Sources close to the bank said scrapping or substantially scaling down the development has been on the cards for the past two months. "Why would you want to make that kind of investment in London now?" a senior insider said. Others claimed that Mr Dimon was so furious with the Treasury about the super-tax – as JP Morgan has not received UK Government support – that "he wanted to lay down a marker".

Bankers say regulatory pressure and the shifting tax regime have made Britain a far less attractive place to do business. International banks, which assess where to place their capital at the end of every financial year, now plan to scale back investment in the UK. Even Paris, which has introduced a watered-down version of the super-tax on cash bonuses alone, is stealing a march over its traditionally superior rival, London.

JP Morgan's implicit threat is the clearest example yet of disquiet.
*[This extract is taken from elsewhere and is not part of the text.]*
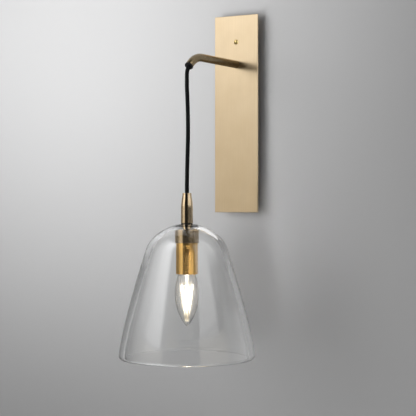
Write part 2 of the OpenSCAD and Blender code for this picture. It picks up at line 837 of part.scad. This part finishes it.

A Treasury spokesman confirmed the call, adding: "Alistair Darling regularly discusses this type of issue with senior executives. The tax on bonuses is a fair measure because no bank would be left standing without Government intervention."

A JP Morgan executive stressed: "There were no threats made on the call and we have made no decisions on people or buildings based on the super-tax announcement."

In addition to the super-tax, bankers have been exasperated by the FSA's new rules on pay, which "are not in line with other countries", one said.

The FSA defines all bankers on £1m or more as holding "significant influence functions" and demands that 60pc of their bonus is deferred over three years. Certain bankers on £500,000 and above also fall into the category.

Executives say the FSA definition catches "two to four times as many staff" as qualify under guidelines from the Financial Stability Board, the global regulator. In other countries, under the G20 accord, "it doesn't apply to as big a population", one banker said – further damaging the City's competitiveness in retaining talent.

This banker expects the super-tax to raise £3bn to £5bn and catch as many as 100,000 bankers, rather than the £550m and 20,000 the Treasury predicts.